/---
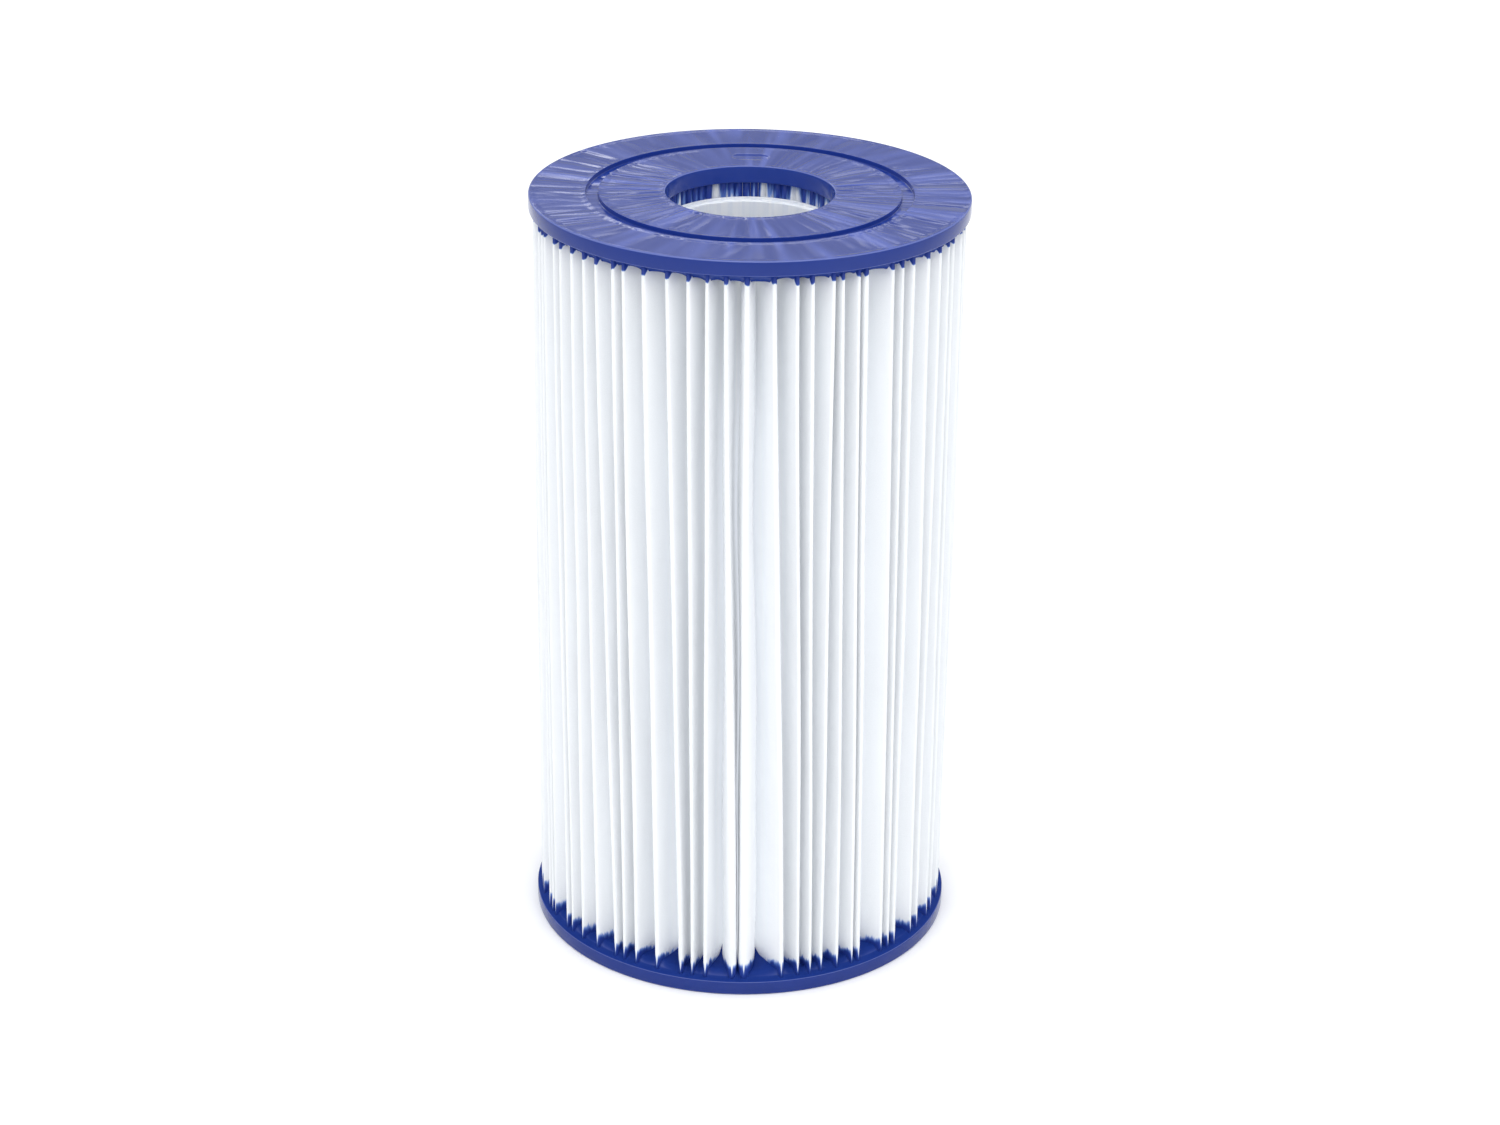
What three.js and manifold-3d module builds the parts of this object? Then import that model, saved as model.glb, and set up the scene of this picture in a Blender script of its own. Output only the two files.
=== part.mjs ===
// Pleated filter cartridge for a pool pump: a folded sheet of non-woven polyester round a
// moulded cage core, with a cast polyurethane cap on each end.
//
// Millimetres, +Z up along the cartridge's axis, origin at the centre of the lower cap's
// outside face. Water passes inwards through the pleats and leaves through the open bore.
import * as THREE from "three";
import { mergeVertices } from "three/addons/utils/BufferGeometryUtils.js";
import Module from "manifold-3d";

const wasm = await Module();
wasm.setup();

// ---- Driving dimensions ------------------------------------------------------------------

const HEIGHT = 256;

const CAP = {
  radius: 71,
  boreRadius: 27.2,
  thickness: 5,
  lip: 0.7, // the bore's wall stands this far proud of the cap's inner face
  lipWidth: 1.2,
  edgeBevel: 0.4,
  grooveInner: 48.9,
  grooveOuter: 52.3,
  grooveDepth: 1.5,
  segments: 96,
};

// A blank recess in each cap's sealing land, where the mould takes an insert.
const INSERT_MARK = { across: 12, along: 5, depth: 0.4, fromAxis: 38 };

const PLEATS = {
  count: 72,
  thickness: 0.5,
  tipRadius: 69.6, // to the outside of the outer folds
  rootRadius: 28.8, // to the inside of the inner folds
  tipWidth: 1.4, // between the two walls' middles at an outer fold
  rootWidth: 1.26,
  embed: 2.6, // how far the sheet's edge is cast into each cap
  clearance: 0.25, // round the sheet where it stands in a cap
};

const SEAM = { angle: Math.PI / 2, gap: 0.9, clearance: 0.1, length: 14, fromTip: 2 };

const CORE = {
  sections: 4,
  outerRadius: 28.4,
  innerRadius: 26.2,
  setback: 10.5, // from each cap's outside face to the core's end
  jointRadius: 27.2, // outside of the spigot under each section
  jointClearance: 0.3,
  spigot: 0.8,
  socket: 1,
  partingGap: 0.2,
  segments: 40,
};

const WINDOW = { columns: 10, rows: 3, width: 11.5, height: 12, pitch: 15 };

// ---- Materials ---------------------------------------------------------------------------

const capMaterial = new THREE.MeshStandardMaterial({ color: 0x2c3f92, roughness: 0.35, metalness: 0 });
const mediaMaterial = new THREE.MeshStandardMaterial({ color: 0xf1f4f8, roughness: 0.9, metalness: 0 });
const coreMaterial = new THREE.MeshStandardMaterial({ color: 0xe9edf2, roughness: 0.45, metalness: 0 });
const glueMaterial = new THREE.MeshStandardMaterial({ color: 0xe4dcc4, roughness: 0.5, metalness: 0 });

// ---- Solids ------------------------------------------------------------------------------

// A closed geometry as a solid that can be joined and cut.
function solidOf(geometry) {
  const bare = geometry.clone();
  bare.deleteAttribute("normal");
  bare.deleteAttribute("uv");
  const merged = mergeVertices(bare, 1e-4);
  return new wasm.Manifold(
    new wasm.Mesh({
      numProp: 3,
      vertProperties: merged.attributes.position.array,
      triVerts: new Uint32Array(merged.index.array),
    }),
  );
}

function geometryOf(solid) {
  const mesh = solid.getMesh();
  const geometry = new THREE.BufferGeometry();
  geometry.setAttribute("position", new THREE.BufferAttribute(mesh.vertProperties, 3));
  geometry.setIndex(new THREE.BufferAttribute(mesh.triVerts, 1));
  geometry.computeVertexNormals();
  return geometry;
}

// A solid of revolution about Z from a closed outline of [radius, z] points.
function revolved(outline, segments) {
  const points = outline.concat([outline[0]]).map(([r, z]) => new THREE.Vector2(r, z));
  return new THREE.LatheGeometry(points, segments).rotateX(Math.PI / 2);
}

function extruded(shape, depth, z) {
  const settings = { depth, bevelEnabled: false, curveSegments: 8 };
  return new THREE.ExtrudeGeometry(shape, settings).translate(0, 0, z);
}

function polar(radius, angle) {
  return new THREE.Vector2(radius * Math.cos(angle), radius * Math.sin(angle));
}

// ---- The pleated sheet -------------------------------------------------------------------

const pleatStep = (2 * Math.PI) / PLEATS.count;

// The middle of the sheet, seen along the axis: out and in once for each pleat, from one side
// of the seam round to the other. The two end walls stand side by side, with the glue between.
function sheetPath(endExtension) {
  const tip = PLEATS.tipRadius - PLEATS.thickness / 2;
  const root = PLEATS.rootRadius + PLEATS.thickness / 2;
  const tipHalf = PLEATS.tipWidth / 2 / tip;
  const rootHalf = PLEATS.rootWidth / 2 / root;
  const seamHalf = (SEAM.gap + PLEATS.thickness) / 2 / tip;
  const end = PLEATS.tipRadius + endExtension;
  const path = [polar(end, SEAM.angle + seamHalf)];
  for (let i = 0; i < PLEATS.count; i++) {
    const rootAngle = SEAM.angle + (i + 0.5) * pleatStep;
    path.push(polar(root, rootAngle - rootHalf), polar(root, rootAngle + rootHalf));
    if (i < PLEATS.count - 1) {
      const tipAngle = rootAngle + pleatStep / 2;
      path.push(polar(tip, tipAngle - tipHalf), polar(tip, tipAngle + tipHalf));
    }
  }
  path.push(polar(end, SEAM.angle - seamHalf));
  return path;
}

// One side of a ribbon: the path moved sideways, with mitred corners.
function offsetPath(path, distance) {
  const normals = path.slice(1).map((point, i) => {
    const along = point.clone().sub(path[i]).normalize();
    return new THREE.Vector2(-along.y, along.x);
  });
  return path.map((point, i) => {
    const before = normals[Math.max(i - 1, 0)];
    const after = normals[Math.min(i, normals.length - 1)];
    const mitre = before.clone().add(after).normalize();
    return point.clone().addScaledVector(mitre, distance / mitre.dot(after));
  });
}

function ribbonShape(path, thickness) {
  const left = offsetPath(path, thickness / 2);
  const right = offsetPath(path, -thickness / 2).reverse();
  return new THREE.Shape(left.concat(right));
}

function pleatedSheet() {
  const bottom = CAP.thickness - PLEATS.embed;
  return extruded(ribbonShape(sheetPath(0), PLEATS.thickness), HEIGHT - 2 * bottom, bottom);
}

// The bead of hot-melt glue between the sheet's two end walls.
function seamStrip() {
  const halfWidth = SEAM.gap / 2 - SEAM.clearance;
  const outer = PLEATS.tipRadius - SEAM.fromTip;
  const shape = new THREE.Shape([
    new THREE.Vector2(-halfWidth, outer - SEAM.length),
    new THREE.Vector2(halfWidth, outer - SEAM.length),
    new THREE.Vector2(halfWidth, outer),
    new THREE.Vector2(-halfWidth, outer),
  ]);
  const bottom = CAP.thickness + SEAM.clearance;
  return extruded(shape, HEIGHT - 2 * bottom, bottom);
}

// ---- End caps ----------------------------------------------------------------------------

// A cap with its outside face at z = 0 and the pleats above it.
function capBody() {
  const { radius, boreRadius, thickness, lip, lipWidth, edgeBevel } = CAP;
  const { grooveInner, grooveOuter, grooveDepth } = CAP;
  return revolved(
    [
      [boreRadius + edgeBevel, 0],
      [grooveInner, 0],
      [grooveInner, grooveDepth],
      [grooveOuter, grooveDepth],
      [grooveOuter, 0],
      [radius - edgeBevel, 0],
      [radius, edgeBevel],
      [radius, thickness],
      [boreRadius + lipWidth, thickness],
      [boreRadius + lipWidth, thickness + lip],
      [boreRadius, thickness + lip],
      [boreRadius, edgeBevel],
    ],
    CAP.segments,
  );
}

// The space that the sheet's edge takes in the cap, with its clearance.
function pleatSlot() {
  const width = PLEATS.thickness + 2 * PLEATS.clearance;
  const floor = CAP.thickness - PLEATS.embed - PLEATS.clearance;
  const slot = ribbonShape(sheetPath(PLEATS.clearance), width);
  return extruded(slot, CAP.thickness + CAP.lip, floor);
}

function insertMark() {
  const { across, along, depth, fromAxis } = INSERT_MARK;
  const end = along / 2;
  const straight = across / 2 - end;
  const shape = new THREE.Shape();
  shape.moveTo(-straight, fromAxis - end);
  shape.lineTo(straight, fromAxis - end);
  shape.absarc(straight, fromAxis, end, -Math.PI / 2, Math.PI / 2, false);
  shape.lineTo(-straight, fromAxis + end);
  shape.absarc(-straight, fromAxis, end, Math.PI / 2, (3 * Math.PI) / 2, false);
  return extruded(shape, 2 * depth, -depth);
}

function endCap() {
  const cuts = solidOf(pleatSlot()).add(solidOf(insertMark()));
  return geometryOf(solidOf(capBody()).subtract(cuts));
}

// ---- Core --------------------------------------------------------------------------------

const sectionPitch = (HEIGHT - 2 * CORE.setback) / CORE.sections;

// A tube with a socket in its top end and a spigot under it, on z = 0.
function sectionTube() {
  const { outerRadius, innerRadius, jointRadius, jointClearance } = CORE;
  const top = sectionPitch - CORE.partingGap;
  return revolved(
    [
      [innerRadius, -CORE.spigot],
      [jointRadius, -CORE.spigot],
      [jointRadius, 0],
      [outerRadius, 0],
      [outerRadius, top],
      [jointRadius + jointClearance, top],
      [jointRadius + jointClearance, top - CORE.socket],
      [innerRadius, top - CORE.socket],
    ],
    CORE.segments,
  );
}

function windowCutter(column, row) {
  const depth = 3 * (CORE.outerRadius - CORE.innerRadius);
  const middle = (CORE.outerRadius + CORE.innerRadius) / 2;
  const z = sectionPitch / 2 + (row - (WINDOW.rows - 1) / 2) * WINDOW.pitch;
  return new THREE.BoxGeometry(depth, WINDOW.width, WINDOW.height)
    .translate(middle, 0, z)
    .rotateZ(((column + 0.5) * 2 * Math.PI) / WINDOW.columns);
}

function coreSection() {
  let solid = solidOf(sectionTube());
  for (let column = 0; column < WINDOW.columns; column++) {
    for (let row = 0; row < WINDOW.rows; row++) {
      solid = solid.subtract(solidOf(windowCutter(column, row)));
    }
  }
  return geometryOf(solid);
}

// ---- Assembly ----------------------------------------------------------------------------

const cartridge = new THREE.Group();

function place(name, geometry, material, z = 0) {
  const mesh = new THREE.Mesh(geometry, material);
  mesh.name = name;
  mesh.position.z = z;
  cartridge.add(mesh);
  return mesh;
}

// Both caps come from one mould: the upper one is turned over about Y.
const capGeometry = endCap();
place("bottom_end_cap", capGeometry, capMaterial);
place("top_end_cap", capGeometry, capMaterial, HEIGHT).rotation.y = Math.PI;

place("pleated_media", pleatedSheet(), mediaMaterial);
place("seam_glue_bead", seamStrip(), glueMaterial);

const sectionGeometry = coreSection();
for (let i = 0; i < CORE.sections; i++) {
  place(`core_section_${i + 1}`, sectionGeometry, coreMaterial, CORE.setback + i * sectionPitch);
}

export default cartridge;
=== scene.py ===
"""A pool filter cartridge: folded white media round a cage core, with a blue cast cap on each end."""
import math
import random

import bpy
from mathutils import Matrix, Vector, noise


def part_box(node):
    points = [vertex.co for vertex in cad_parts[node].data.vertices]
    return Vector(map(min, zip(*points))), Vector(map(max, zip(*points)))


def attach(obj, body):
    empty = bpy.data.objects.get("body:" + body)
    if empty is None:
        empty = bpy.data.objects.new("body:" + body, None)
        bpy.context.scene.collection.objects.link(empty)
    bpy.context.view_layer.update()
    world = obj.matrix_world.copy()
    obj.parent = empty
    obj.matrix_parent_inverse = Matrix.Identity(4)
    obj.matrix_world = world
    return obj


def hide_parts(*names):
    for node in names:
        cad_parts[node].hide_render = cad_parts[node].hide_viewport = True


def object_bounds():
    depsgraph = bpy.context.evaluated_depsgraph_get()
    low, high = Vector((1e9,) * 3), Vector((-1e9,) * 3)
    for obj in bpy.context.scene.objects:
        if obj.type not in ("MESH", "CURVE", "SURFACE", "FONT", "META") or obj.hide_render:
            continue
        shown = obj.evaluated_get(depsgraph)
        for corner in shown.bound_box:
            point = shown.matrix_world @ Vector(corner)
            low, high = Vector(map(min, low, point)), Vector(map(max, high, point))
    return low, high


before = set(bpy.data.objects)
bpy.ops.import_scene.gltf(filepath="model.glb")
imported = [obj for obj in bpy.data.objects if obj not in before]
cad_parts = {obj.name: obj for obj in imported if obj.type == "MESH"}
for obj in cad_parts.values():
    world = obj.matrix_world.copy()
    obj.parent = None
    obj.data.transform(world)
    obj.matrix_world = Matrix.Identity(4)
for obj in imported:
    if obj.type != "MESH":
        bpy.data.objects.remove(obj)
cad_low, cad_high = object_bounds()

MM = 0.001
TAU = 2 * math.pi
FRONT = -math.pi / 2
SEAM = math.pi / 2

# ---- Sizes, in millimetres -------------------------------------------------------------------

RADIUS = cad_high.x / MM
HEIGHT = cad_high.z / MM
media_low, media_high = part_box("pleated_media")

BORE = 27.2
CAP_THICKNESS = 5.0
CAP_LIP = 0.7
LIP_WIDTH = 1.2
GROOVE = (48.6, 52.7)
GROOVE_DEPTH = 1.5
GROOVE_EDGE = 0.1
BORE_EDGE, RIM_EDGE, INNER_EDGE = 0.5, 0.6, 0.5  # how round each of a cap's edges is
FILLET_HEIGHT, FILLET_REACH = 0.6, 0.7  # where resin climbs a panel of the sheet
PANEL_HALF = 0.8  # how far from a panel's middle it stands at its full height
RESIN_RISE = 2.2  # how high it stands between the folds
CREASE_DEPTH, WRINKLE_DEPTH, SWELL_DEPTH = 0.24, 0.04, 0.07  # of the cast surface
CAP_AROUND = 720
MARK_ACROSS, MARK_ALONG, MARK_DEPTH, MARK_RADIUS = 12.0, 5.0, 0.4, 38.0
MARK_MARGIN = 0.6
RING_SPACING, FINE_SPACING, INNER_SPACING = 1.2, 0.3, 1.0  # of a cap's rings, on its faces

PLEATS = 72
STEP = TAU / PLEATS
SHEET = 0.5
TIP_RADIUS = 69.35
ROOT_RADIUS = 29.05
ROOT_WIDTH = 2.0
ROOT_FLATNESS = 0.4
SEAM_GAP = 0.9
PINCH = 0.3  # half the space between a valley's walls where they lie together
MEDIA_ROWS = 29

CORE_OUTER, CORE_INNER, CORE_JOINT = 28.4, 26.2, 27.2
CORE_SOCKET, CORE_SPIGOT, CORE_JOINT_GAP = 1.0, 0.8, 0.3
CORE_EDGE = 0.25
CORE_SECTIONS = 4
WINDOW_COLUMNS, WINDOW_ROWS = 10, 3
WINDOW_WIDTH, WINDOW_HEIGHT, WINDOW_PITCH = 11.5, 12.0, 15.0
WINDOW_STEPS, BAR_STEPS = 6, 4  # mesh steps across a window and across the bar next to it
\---
→ Given problem: Retype exactly, and only, the lines from the one containing "const cartridge = new THREE.Group();" through the one containing "if empty is", both included.

→ Full solution:
const cartridge = new THREE.Group();

function place(name, geometry, material, z = 0) {
  const mesh = new THREE.Mesh(geometry, material);
  mesh.name = name;
  mesh.position.z = z;
  cartridge.add(mesh);
  return mesh;
}

// Both caps come from one mould: the upper one is turned over about Y.
const capGeometry = endCap();
place("bottom_end_cap", capGeometry, capMaterial);
place("top_end_cap", capGeometry, capMaterial, HEIGHT).rotation.y = Math.PI;

place("pleated_media", pleatedSheet(), mediaMaterial);
place("seam_glue_bead", seamStrip(), glueMaterial);

const sectionGeometry = coreSection();
for (let i = 0; i < CORE.sections; i++) {
  place(`core_section_${i + 1}`, sectionGeometry, coreMaterial, CORE.setback + i * sectionPitch);
}

export default cartridge;
=== scene.py ===
"""A pool filter cartridge: folded white media round a cage core, with a blue cast cap on each end."""
import math
import random

import bpy
from mathutils import Matrix, Vector, noise


def part_box(node):
    points = [vertex.co for vertex in cad_parts[node].data.vertices]
    return Vector(map(min, zip(*points))), Vector(map(max, zip(*points)))


def attach(obj, body):
    empty = bpy.data.objects.get("body:" + body)
    if empty is None:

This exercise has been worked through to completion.